TASK DIRECTIONS
Output the data exactly, with every line intact.

GIVEN INFORMATION

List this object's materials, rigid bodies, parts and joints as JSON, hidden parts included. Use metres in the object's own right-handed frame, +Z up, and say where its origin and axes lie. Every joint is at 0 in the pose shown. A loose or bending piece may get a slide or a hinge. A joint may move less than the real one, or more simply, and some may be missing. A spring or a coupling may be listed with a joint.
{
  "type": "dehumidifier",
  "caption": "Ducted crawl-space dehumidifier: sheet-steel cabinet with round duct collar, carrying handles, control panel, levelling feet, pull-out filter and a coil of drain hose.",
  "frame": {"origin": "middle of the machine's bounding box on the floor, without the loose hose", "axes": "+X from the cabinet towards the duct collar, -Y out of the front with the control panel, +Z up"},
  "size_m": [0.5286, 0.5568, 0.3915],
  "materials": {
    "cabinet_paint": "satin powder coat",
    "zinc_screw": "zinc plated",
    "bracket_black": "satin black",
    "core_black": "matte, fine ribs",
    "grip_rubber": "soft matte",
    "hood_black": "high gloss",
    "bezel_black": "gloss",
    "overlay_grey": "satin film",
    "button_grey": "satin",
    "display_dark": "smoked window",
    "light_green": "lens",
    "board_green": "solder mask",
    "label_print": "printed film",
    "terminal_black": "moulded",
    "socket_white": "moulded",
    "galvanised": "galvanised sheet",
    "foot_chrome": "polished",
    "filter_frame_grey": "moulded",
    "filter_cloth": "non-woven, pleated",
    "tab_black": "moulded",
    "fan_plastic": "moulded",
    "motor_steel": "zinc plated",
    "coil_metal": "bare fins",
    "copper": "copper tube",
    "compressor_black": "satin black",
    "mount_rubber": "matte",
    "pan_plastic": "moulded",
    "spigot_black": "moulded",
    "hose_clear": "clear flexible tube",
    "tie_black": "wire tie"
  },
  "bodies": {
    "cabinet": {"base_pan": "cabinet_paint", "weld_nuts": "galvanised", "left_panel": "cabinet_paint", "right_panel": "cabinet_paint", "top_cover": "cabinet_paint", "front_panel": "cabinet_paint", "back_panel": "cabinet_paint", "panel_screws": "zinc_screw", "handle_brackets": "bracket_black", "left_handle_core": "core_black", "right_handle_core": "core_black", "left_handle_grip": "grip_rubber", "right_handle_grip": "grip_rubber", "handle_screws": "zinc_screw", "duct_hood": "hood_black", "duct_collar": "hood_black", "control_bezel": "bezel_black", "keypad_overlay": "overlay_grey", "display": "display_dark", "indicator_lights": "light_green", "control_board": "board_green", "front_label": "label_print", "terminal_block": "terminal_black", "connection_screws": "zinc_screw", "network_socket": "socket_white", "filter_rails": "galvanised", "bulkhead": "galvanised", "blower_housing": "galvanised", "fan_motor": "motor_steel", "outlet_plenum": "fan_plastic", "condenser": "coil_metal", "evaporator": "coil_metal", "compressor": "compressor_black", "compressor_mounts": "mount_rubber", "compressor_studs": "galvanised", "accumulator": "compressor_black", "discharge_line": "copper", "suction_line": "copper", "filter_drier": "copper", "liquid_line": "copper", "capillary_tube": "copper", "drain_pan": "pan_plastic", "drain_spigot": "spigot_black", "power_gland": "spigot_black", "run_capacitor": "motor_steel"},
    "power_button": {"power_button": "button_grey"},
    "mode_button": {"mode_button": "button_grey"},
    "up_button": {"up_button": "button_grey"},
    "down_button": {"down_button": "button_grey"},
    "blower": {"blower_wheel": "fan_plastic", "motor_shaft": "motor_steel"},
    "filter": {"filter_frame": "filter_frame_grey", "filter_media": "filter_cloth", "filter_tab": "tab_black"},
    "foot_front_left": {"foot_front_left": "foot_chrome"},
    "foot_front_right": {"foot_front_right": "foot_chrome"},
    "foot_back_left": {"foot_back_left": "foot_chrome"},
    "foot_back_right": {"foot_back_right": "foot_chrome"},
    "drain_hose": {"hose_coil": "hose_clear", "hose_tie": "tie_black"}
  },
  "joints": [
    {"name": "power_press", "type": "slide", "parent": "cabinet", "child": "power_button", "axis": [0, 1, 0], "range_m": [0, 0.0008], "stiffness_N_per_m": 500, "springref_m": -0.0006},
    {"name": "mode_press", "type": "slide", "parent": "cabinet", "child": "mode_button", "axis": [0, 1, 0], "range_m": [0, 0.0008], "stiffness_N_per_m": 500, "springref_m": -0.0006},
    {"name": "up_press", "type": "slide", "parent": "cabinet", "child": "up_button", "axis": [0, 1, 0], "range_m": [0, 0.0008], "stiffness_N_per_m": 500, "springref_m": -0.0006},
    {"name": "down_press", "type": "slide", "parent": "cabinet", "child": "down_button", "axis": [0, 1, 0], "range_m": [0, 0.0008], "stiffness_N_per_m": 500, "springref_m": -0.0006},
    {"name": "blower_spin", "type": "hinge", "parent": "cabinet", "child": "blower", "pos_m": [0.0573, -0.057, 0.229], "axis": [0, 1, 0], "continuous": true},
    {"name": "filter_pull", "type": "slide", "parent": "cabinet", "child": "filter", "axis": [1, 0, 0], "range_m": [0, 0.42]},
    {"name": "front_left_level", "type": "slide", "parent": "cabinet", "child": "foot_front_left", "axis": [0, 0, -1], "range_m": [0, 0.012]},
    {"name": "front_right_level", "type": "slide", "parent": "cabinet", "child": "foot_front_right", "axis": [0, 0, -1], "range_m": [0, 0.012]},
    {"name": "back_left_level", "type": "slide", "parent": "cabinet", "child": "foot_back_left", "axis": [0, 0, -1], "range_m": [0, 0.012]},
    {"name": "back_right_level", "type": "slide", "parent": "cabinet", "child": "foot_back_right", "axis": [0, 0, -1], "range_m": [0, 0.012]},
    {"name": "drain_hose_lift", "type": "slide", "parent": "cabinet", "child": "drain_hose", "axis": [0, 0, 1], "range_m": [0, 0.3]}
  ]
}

OUTPUT BELOW
List this object's materials, rigid bodies, parts and joints as JSON, hidden parts included. Use metres in the object's own right-handed frame, +Z up, and say where its origin and axes lie. Every joint is at 0 in the pose shown. A loose or bending piece may get a slide or a hinge. A joint may move less than the real one, or more simply, and some may be missing. A spring or a coupling may be listed with a joint.
{
  "type": "dehumidifier",
  "caption": "Ducted crawl-space dehumidifier: sheet-steel cabinet with round duct collar, carrying handles, control panel, levelling feet, pull-out filter and a coil of drain hose.",
  "frame": {"origin": "middle of the machine's bounding box on the floor, without the loose hose", "axes": "+X from the cabinet towards the duct collar, -Y out of the front with the control panel, +Z up"},
  "size_m": [0.5286, 0.5568, 0.3915],
  "materials": {
    "cabinet_paint": "satin powder coat",
    "zinc_screw": "zinc plated",
    "bracket_black": "satin black",
    "core_black": "matte, fine ribs",
    "grip_rubber": "soft matte",
    "hood_black": "high gloss",
    "bezel_black": "gloss",
    "overlay_grey": "satin film",
    "button_grey": "satin",
    "display_dark": "smoked window",
    "light_green": "lens",
    "board_green": "solder mask",
    "label_print": "printed film",
    "terminal_black": "moulded",
    "socket_white": "moulded",
    "galvanised": "galvanised sheet",
    "foot_chrome": "polished",
    "filter_frame_grey": "moulded",
    "filter_cloth": "non-woven, pleated",
    "tab_black": "moulded",
    "fan_plastic": "moulded",
    "motor_steel": "zinc plated",
    "coil_metal": "bare fins",
    "copper": "copper tube",
    "compressor_black": "satin black",
    "mount_rubber": "matte",
    "pan_plastic": "moulded",
    "spigot_black": "moulded",
    "hose_clear": "clear flexible tube",
    "tie_black": "wire tie"
  },
  "bodies": {
    "cabinet": {"base_pan": "cabinet_paint", "weld_nuts": "galvanised", "left_panel": "cabinet_paint", "right_panel": "cabinet_paint", "top_cover": "cabinet_paint", "front_panel": "cabinet_paint", "back_panel": "cabinet_paint", "panel_screws": "zinc_screw", "handle_brackets": "bracket_black", "left_handle_core": "core_black", "right_handle_core": "core_black", "left_handle_grip": "grip_rubber", "right_handle_grip": "grip_rubber", "handle_screws": "zinc_screw", "duct_hood": "hood_black", "duct_collar": "hood_black", "control_bezel": "bezel_black", "keypad_overlay": "overlay_grey", "display": "display_dark", "indicator_lights": "light_green", "control_board": "board_green", "front_label": "label_print", "terminal_block": "terminal_black", "connection_screws": "zinc_screw", "network_socket": "socket_white", "filter_rails": "galvanised", "bulkhead": "galvanised", "blower_housing": "galvanised", "fan_motor": "motor_steel", "outlet_plenum": "fan_plastic", "condenser": "coil_metal", "evaporator": "coil_metal", "compressor": "compressor_black", "compressor_mounts": "mount_rubber", "compressor_studs": "galvanised", "accumulator": "compressor_black", "discharge_line": "copper", "suction_line": "copper", "filter_drier": "copper", "liquid_line": "copper", "capillary_tube": "copper", "drain_pan": "pan_plastic", "drain_spigot": "spigot_black", "power_gland": "spigot_black", "run_capacitor": "motor_steel"},
    "power_button": {"power_button": "button_grey"},
    "mode_button": {"mode_button": "button_grey"},
    "up_button": {"up_button": "button_grey"},
    "down_button": {"down_button": "button_grey"},
    "blower": {"blower_wheel": "fan_plastic", "motor_shaft": "motor_steel"},
    "filter": {"filter_frame": "filter_frame_grey", "filter_media": "filter_cloth", "filter_tab": "tab_black"},
    "foot_front_left": {"foot_front_left": "foot_chrome"},
    "foot_front_right": {"foot_front_right": "foot_chrome"},
    "foot_back_left": {"foot_back_left": "foot_chrome"},
    "foot_back_right": {"foot_back_right": "foot_chrome"},
    "drain_hose": {"hose_coil": "hose_clear", "hose_tie": "tie_black"}
  },
  "joints": [
    {"name": "power_press", "type": "slide", "parent": "cabinet", "child": "power_button", "axis": [0, 1, 0], "range_m": [0, 0.0008], "stiffness_N_per_m": 500, "springref_m": -0.0006},
    {"name": "mode_press", "type": "slide", "parent": "cabinet", "child": "mode_button", "axis": [0, 1, 0], "range_m": [0, 0.0008], "stiffness_N_per_m": 500, "springref_m": -0.0006},
    {"name": "up_press", "type": "slide", "parent": "cabinet", "child": "up_button", "axis": [0, 1, 0], "range_m": [0, 0.0008], "stiffness_N_per_m": 500, "springref_m": -0.0006},
    {"name": "down_press", "type": "slide", "parent": "cabinet", "child": "down_button", "axis": [0, 1, 0], "range_m": [0, 0.0008], "stiffness_N_per_m": 500, "springref_m": -0.0006},
    {"name": "blower_spin", "type": "hinge", "parent": "cabinet", "child": "blower", "pos_m": [0.0573, -0.057, 0.229], "axis": [0, 1, 0], "continuous": true},
    {"name": "filter_pull", "type": "slide", "parent": "cabinet", "child": "filter", "axis": [1, 0, 0], "range_m": [0, 0.42]},
    {"name": "front_left_level", "type": "slide", "parent": "cabinet", "child": "foot_front_left", "axis": [0, 0, -1], "range_m": [0, 0.012]},
    {"name": "front_right_level", "type": "slide", "parent": "cabinet", "child": "foot_front_right", "axis": [0, 0, -1], "range_m": [0, 0.012]},
    {"name": "back_left_level", "type": "slide", "parent": "cabinet", "child": "foot_back_left", "axis": [0, 0, -1], "range_m": [0, 0.012]},
    {"name": "back_right_level", "type": "slide", "parent": "cabinet", "child": "foot_back_right", "axis": [0, 0, -1], "range_m": [0, 0.012]},
    {"name": "drain_hose_lift", "type": "slide", "parent": "cabinet", "child": "drain_hose", "axis": [0, 0, 1], "range_m": [0, 0.3]}
  ]
}